Archive for the ‘Uncategorized’ Category

How to Get a Loan AFTER a foreclosure

Saturday, June 11th, 2011

How to buy a house after defaulting on the last mortgage. This is a question more and more people will be asking in the next few years. I don’t agree with the government’s stance that “defaulters shouldn’t have owned a house in the first place and maybe they shouldn’t be home owners now”. Look. I’m not saying that home buyers in 2005-2008 were not responsible for their decisions. However in areas like Phoenix, not only were homes easy to finance, but were at a all-time high in price. We don’t have that now. Mortgage rates are not only at all-time lows, but home prices are comparable to that of the nineties. Let’s loosen up the financing again! It’s true that those who defaulted did it because they couldn’t afford the monthly mortgage rate. Now they can! In many ways, rent is becoming less affordable than home ownership. THE BIG PICTURE: Home owners that defaulted NEED another chance. Not only will it move inventory, it will help our housing market tremendously. “2011 Another Chance Bill”! Doesn’t that make sense?

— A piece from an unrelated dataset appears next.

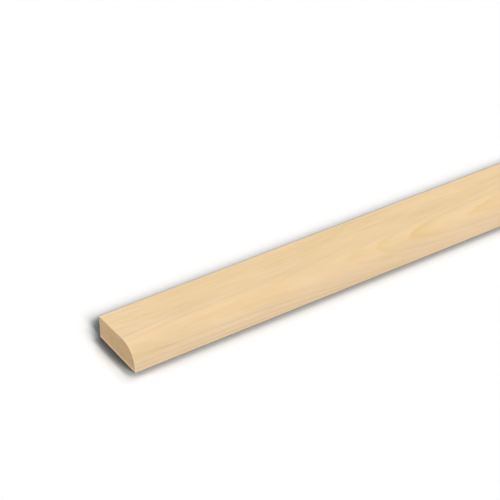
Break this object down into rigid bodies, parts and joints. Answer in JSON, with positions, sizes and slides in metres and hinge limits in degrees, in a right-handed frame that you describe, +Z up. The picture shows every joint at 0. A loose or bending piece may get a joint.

REOs Play By Their Own Rules

Monday, March 21st, 2011

Ever tried to buy a bank-owned home lately? It’s becoming less of a pleasant experience each day. Many buyers enter the foreclosure market disillusioned because what they find is absolute risk. Here’s how it works. The homebuyer hires a real estate agent who presents an AAR offer to the listing agent hired to sell the bank-owned property. Before the offer even gets submitted, the description on the MLS property listing demands that the buyer submits an “AS-IS” offer and completes dozens of pre-qualifying questions. The buyer can’t even select his or her own title company anymore. If you’ve made it past this point, you’ll love what comes next. REO agents make it very clear that the bank “will not perform ANY repairs”. Although they simply say that’s not true, it’s a very difficult endeavor to say the least. One way to approach this as a buyer is to bring your inspector or contractor in at the beginning – before you write the offer. If you’re able to live with the numerous issues found in the foreclosure property your looking at, simply adjust this into your offer price. Yes, it’s true – you will most likely have an inspection period, but you signed the as-is addendum, remember? Negotiating with asset managers after the inspection period won’t go so well. There are occasions where the buyer has leverage because of the type of financing they use, but that usually covers a list of items that MUST be present and working as per the FHA inspection.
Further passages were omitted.